EXERCISE PROMPT:
Give all of the lines again exactly as they read.

STORED DATA:

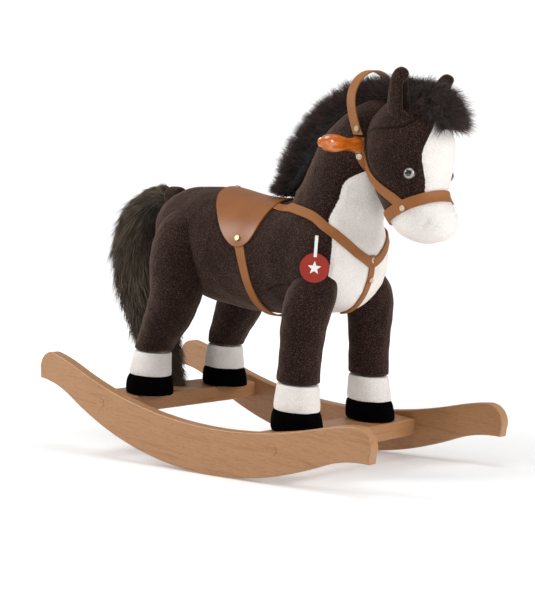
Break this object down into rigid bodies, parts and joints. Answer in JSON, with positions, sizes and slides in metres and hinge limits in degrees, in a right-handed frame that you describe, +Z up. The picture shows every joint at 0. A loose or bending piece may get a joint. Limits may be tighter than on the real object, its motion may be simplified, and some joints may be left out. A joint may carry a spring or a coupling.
{
  "type": "rocking horse",
  "caption": "Stuffed plush rocking horse with leather tack and turned side grips, standing on curved wooden rockers joined by crossbars.",
  "frame": {"origin": "on the floor, midway between the contact lines of the two runners", "axes": "+X towards the horse's head, +Y to the horse's left, +Z up"},
  "size_m": [0.7573, 0.372, 0.656],
  "materials": {
    "wood": "satin",
    "inner_wood": "matt",
    "steel": "brushed",
    "grip_lacquer": "gloss lacquer",
    "brown_plush": "short pile",
    "white_plush": "short pile",
    "black_plush": "short pile",
    "dark_fur": "long pile",
    "tail_fur": "long pile",
    "leather": "satin",
    "brass": "satin",
    "eye_plastic": "gloss",
    "tag_card": "gloss",
    "ribbon": "woven"
  },
  "bodies": {
    "horse": {"back_rail": "inner_wood", "barrel_nuts": "steel", "blaze": "white_plush", "bolt_plugs": "wood", "chest_patch": "white_plush", "crown_rivets": "brass", "eye_washers": "steel", "eyes": "eye_plastic", "forelock": "dark_fur", "frame_screws": "steel", "front_crossbar": "wood", "front_left_hoof": "black_plush", "front_left_leg": "brown_plush", "front_left_sock": "white_plush", "front_right_hoof": "black_plush", "front_right_leg": "brown_plush", "front_right_sock": "white_plush", "front_yoke": "inner_wood", "girth_strap": "leather", "grip_rod": "steel", "grip_washers": "steel", "head": "brown_plush", "head_block": "inner_wood", "left_breast_strap": "leather", "left_cheek_strap": "leather", "left_ear": "brown_plush", "left_grip": "grip_lacquer", "leg_posts": "inner_wood", "locating_dowels": "inner_wood", "mane": "dark_fur", "martingale_strap": "leather", "muzzle": "white_plush", "neck": "brown_plush", "neck_post": "inner_wood", "noseband": "leather", "post_screws": "steel", "rear_crossbar": "wood", "rear_left_hoof": "black_plush", "rear_left_leg": "brown_plush", "rear_left_sock": "white_plush", "rear_right_hoof": "black_plush", "rear_right_leg": "brown_plush", "rear_right_sock": "white_plush", "rear_yoke": "inner_wood", "right_breast_strap": "leather", "right_cheek_strap": "leather", "right_ear": "brown_plush", "right_grip": "grip_lacquer", "runner_bolts": "steel", "runner_left": "wood", "runner_right": "wood", "saddle": "leather", "tack_rivets": "brass", "tag_pin": "ribbon", "torso": "brown_plush"},
    "tail_root": {"tail_dock": "brown_plush"},
    "tail": {"tail": "tail_fur"},
    "hang_tag": {"tag_disc": "tag_card", "tag_ribbon": "ribbon"},
    "crown_strap": {"crown_strap": "leather"}
  },
  "joints": [
    {"name": "tail_sway", "type": "hinge", "parent": "horse", "child": "tail_root", "pos_m": [-0.246, 0, 0.424], "axis": [1, 0, 0], "range_deg": [-10, 10]},
    {"name": "tail_lift", "type": "hinge", "parent": "tail_root", "child": "tail", "pos_m": [-0.268, 0, 0.424], "axis": [0, 1, 0], "range_deg": [0, 45]},
    {"name": "tag_swing", "type": "hinge", "parent": "horse", "child": "hang_tag", "pos_m": [0.171, -0.096, 0.391], "axis": [0.5592, -0.829, 0], "range_deg": [-35, 35]},
    {"name": "crown_strap_tilt", "type": "hinge", "parent": "horse", "child": "crown_strap", "pos_m": [0.206, 0, 0.561], "axis": [0, 1, 0], "range_deg": [-20, 10]}
  ]
}
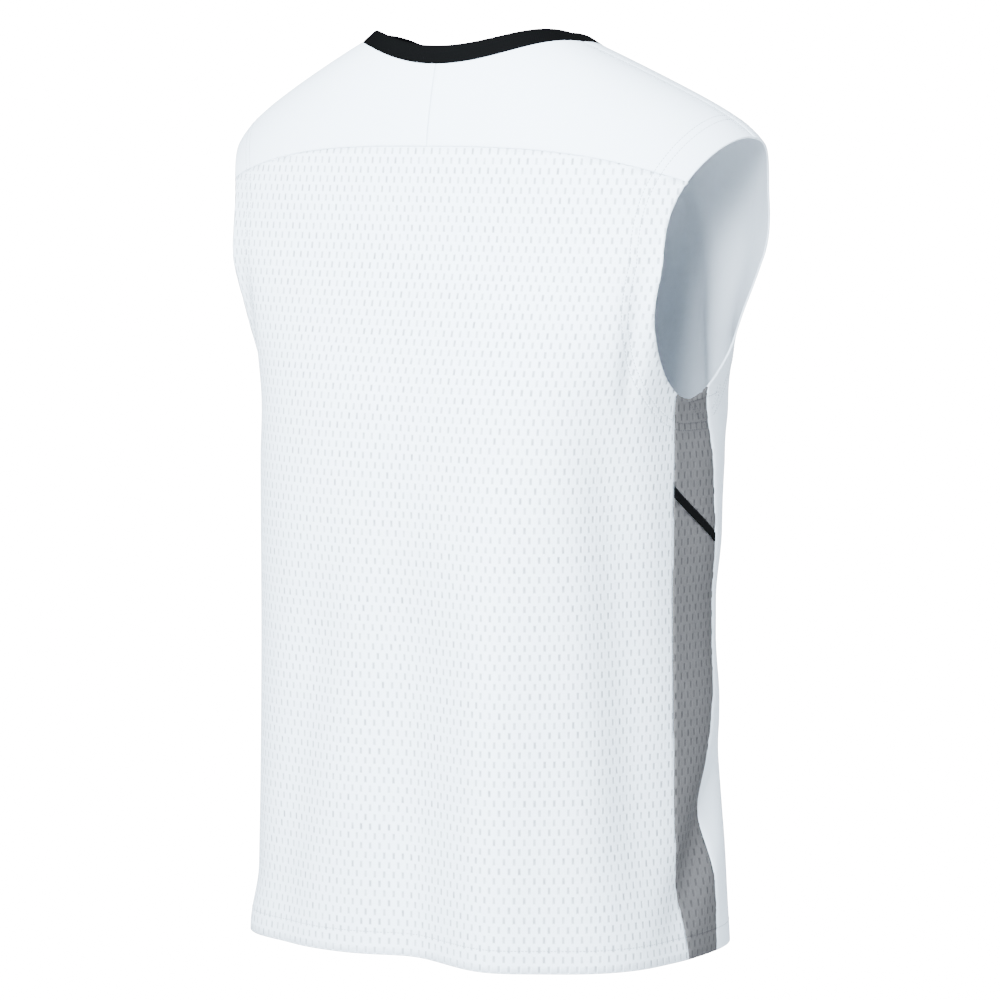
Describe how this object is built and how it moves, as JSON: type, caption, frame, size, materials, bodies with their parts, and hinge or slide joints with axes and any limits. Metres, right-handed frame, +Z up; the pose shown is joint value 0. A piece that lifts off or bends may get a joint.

TASK ANSWER:
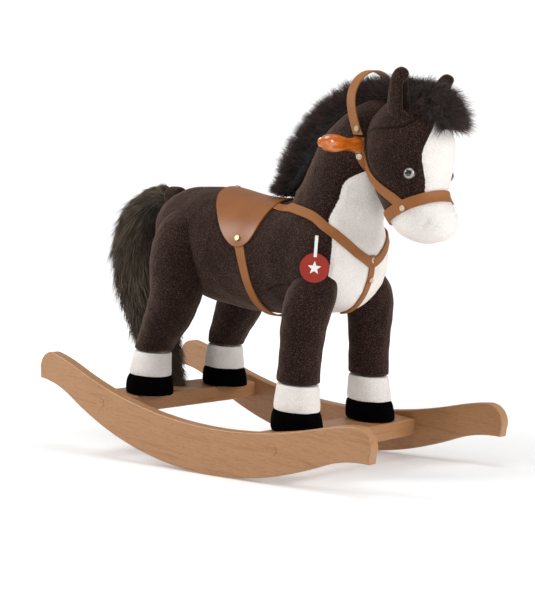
Break this object down into rigid bodies, parts and joints. Answer in JSON, with positions, sizes and slides in metres and hinge limits in degrees, in a right-handed frame that you describe, +Z up. The picture shows every joint at 0. A loose or bending piece may get a joint. Limits may be tighter than on the real object, its motion may be simplified, and some joints may be left out. A joint may carry a spring or a coupling.
{
  "type": "rocking horse",
  "caption": "Stuffed plush rocking horse with leather tack and turned side grips, standing on curved wooden rockers joined by crossbars.",
  "frame": {"origin": "on the floor, midway between the contact lines of the two runners", "axes": "+X towards the horse's head, +Y to the horse's left, +Z up"},
  "size_m": [0.7573, 0.372, 0.656],
  "materials": {
    "wood": "satin",
    "inner_wood": "matt",
    "steel": "brushed",
    "grip_lacquer": "gloss lacquer",
    "brown_plush": "short pile",
    "white_plush": "short pile",
    "black_plush": "short pile",
    "dark_fur": "long pile",
    "tail_fur": "long pile",
    "leather": "satin",
    "brass": "satin",
    "eye_plastic": "gloss",
    "tag_card": "gloss",
    "ribbon": "woven"
  },
  "bodies": {
    "horse": {"back_rail": "inner_wood", "barrel_nuts": "steel", "blaze": "white_plush", "bolt_plugs": "wood", "chest_patch": "white_plush", "crown_rivets": "brass", "eye_washers": "steel", "eyes": "eye_plastic", "forelock": "dark_fur", "frame_screws": "steel", "front_crossbar": "wood", "front_left_hoof": "black_plush", "front_left_leg": "brown_plush", "front_left_sock": "white_plush", "front_right_hoof": "black_plush", "front_right_leg": "brown_plush", "front_right_sock": "white_plush", "front_yoke": "inner_wood", "girth_strap": "leather", "grip_rod": "steel", "grip_washers": "steel", "head": "brown_plush", "head_block": "inner_wood", "left_breast_strap": "leather", "left_cheek_strap": "leather", "left_ear": "brown_plush", "left_grip": "grip_lacquer", "leg_posts": "inner_wood", "locating_dowels": "inner_wood", "mane": "dark_fur", "martingale_strap": "leather", "muzzle": "white_plush", "neck": "brown_plush", "neck_post": "inner_wood", "noseband": "leather", "post_screws": "steel", "rear_crossbar": "wood", "rear_left_hoof": "black_plush", "rear_left_leg": "brown_plush", "rear_left_sock": "white_plush", "rear_right_hoof": "black_plush", "rear_right_leg": "brown_plush", "rear_right_sock": "white_plush", "rear_yoke": "inner_wood", "right_breast_strap": "leather", "right_cheek_strap": "leather", "right_ear": "brown_plush", "right_grip": "grip_lacquer", "runner_bolts": "steel", "runner_left": "wood", "runner_right": "wood", "saddle": "leather", "tack_rivets": "brass", "tag_pin": "ribbon", "torso": "brown_plush"},
    "tail_root": {"tail_dock": "brown_plush"},
    "tail": {"tail": "tail_fur"},
    "hang_tag": {"tag_disc": "tag_card", "tag_ribbon": "ribbon"},
    "crown_strap": {"crown_strap": "leather"}
  },
  "joints": [
    {"name": "tail_sway", "type": "hinge", "parent": "horse", "child": "tail_root", "pos_m": [-0.246, 0, 0.424], "axis": [1, 0, 0], "range_deg": [-10, 10]},
    {"name": "tail_lift", "type": "hinge", "parent": "tail_root", "child": "tail", "pos_m": [-0.268, 0, 0.424], "axis": [0, 1, 0], "range_deg": [0, 45]},
    {"name": "tag_swing", "type": "hinge", "parent": "horse", "child": "hang_tag", "pos_m": [0.171, -0.096, 0.391], "axis": [0.5592, -0.829, 0], "range_deg": [-35, 35]},
    {"name": "crown_strap_tilt", "type": "hinge", "parent": "horse", "child": "crown_strap", "pos_m": [0.206, 0, 0.561], "axis": [0, 1, 0], "range_deg": [-20, 10]}
  ]
}
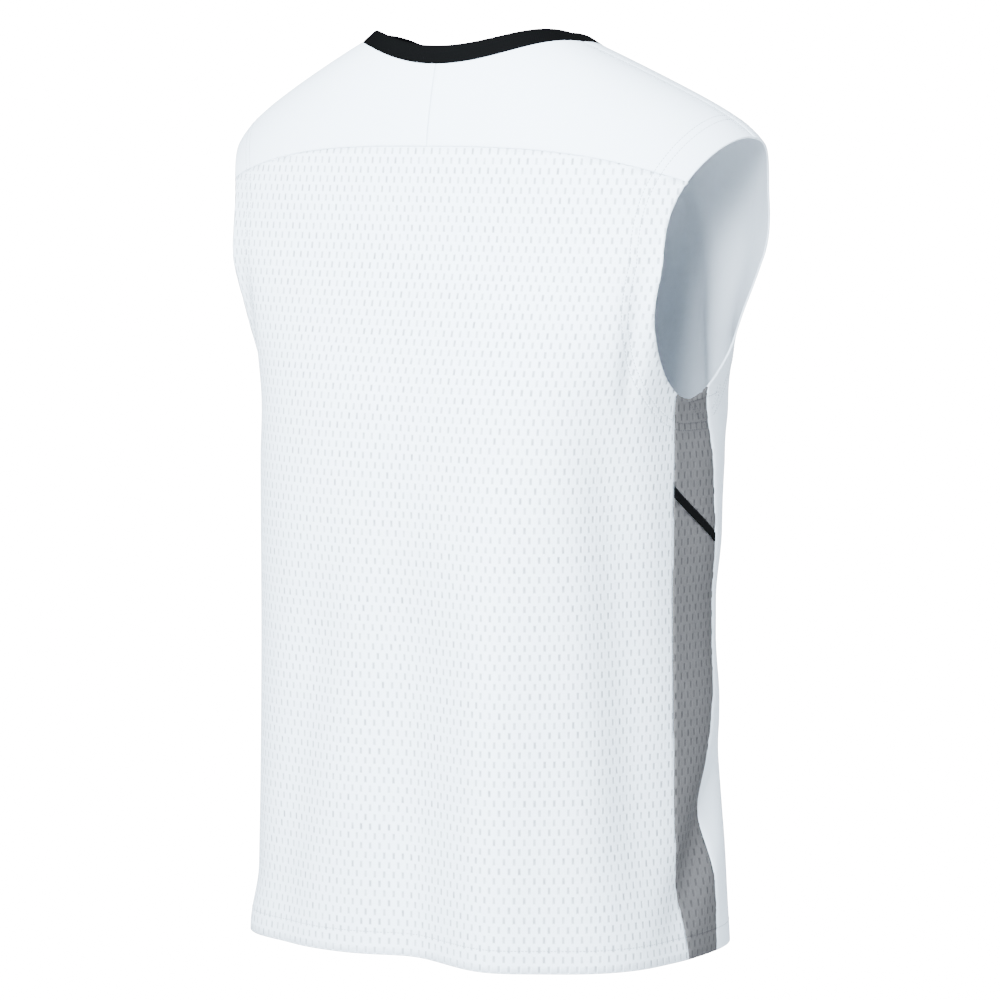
Describe how this object is built and how it moves, as JSON: type, caption, frame, size, materials, bodies with their parts, and hinge or slide joints with axes and any limits. Metres, right-handed frame, +Z up; the pose shown is joint value 0. A piece that lifts off or bends may get a joint.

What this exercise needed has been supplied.